My main image of Yosemite was El Capitan, with Half Dome being only a distant second. Nevertheless, after five days in the park, I didn’t even realize that we shot Half Dome during each of the five sunsets. We snapped dozens of shots more, from the valley, from the Mist Trail, and from anywhere else we could. It quickly became the focal point of the trip, the main star of the show. Some of those shots are coming soon, but I wanted to post this one before all others.

Half Dome, Sunset No. 4

This was Sunset No. 4, when we drove up Glacier Point Road, but only to the trailhead to the Sentinel Dome. After an easy 1-mile hike, we came to the bare granite clearing at the top of Sentinel Dome, which towers over all of the Yosemite Valley and offers unbelievable 360-degree view of the Eastern Sierras.
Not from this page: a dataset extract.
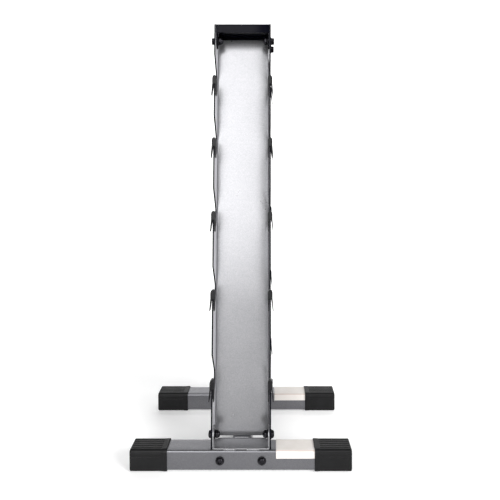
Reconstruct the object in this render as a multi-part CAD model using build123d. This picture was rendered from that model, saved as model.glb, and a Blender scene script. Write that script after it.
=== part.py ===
from build123d import *
from math import atan2, cos, sin
import os

# Free-standing A-frame rack for five pairs of dumbbells.
# Millimetres, +Z up. X runs along the two feet, Y from the front foot (-Y) to the rear foot (+Y),
# and the origin is on the floor under the middle of the rack.

# ---- overall sizes -------------------------------------------------------------------------
CUT = 1.0                   # cutting tools run this far past each face they open
HEIGHT = 860.0              # floor to the top of the head bracket
FOOT_LENGTH = 417.0         # over both end caps
FOOT_SPACING = 215.0        # centre line of the front foot to centre line of the rear foot
TUBE = 38.1                 # square tube, outside
TUBE_WALL = 1.5
TUBE_CORNER = 4.0           # outside corner radius of the square tube

# ---- end caps of the feet ------------------------------------------------------------------
CAP_WALL = 2.1              # rubber thickness around the tube; also lifts the tube off the floor
CAP_END = 4.0               # thickness of the closed end
CAP_LENGTH = 70.0
CAP_COLLAR = 10.0           # length of the thicker band at the mouth
CAP_COLLAR_RISE = 0.5
CAP_CORNER = 5.0            # outside corner radius of the cap
CAP_COLLAR_CORNER = 5.5
CAP_END_ROUND = 2.0         # rounding of the closed end
RIB_MARGIN = 6.0            # plain rubber left between the ribs, the collar and the closed end
RIB_SHIFT = 1.0             # the ribs sit this far nearer the mouth than the middle of that length
RIB_PITCH = 6.4             # grooves that run lengthwise over the top of the cap
RIB_GROOVE = 1.4
RIB_DEPTH = 0.8
RIB_ROWS = (-2, -1, 0, 1, 2)    # grooves on top, counted from the middle
SIDE_RIB_ROWS = (1, 2)          # grooves on the front and the back, counted down from the top

# ---- legs ----------------------------------------------------------------------------------
PLATE = 3.0                 # hook plates
PLATE_SPAN = 113.6          # outside face to outside face of a pair of hook plates
LEG_DEPTH = 55.0            # hook plate, front edge to back edge, square to the edge
EDGE_FOOT = 124.0           # half depth over the front edges where the plates end above the foot
EDGE_TOP = 46.5             # the same at the top of the plates
LEG_BOTTOM = 41.0           # height of the lower end of the plates
CENTRE_GAP = 1.0            # each plate stops this far from the middle plane
LEG_BLANK = 15.0            # sheet left past each end of a leg before it is trimmed level
LEG_CLIP = 200.0            # width and depth of the block that trims it, wider than a leg
PANEL_SET_BACK = 45.0       # front edge of a plate to the face of the panel between the plates
PANEL = 2.0
PANEL_TOP = 840.0
PANEL_BEND = 3.0

# ---- hooks, measured from the tip of the finger --------------------------------------------
HOOK_TIPS = [752.5, 628.5, 484.5, 333.5, 165.5]
FINGER = 9.0                # finger thickness
CRADLE_R = 16.0             # half round at the bottom of the slot
CRADLE_DROP = 14.0          # centre of the half round below the finger tip
SLOT_BACK = 6.0             # the slot's back edge turns outwards this far above the tip
MOUTH = 47.0                # height of the mouth at the front edge
MOUTH_CUT = 5.0             # the slot's outline runs this far past the front edge
LIP_R = 6.0                 # rounding where the mouth meets the front edge
TURN_R = 12.0               # rounding where the slot's back edge turns outwards
CORNER_R = 4.0              # rounding of the plate's own corners

# ---- hook caps -----------------------------------------------------------------------------
HOOK_CAP_HALF = 5.0
HOOK_CAP_WALL = 2.5
HOOK_CAP_TOP = 2.5
HOOK_CAP_SKIRT = 38.0       # skirt length below the finger tip
HOOK_CAP_POCKET = 14.0      # the pocket around the finger is closed front and back to here
HOOK_CAP_SHOULDER = 4.0     # the domed crown starts this far below the finger tip
HOOK_CAP_BEND = 6.0         # the skirts' inner faces turn outwards this far below the pocket
HOOK_CAP_GAP = 1.0          # gap between the outer skirt and the plate at that bend
HOOK_CAP_INNER_GAP = 0.3    # the same for the inner skirt
HOOK_CAP_FLARE = 1.4        # how far the outer skirt's lower end stands out
HOOK_CAP_TUCK = 0.2         # how far the inner skirt's lower end stands in
HOOK_CAP_LIP = 1.9          # thickness of a skirt's lower end
HOOK_CAP_RELIEF = 2.0       # the skirts stop this far short of the slot behind the finger
FINGER_REACH = 60.0         # length of finger taken out of a cap, more than the cap is long

# ---- brackets, stretcher and labels --------------------------------------------------------
SHEET = 2.5                 # head bracket and foot brackets
HEAD_DEPTH = 91.0
HEAD_LIP = 17.5
HEAD_ROUND = 2.0
BRACKET_ROUND = 2.0
TAB_WIDTH = 30.0
FOOT_BRACKET_WIDTH = 32.0
FLANGE = 4.0
FLANGE_WIDTH = 100.0
FLANGE_CORNER = 6.0
LABEL = 0.3
LABEL_FROM = 66.0
LABEL_DOWN = 15.0           # how far the label comes down the front of the foot
LABEL_BACK_GAP = 2.5        # bare steel left on top of the foot behind the label

# ---- fasteners, M8 -------------------------------------------------------------------------
BOLT_R = 4.0
HOLE_R = 4.25
LEG_BOLT_Z = 61.0
TOP_BOLT_Y = 28.0
TOP_BOLT_Z = 830.0
STRETCHER_BOLT_X = 39.35
WASHER_R = 8.2
WASHER = 1.6
NUT_FLATS = 13.0
NUT = 8.0
HEX_HEAD = 5.3
BUTTON_R = 7.0
BUTTON = 4.4
BUTTON_DOME = 3.6
SOCKET_FLATS = 5.0
SOCKET_DEPTH = 2.4
HEX_CHAMFER = 0.7
NUT_COLLAR_R = 5.4
NUT_COLLAR = 2.0
BOLT_END = 1.2              # thread that shows past a nut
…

We got there early enough and snapped around, but then the sky lit up and the golden hour followed. This shot follows The Formula, which says it’s not even that important what you shoot during this kind of light. But, the glory of Half Dome just elevates this to another level.

Another reason I like this shot so much is that it was taken with my 85mm f/1.8 USM lens, which was simply in love with Half Dome. Several great closeups of the peak are waiting to be posted soon. Until then, here’s a bonus shot, taken 15 minutes after the one above. The sun has set, but the clouds were glowing in shades of pink, and some of that light was reflecting on the stony face of Half Dome. If you ever get a chance to witness the sunset from Sentinel Dome, don’t miss it.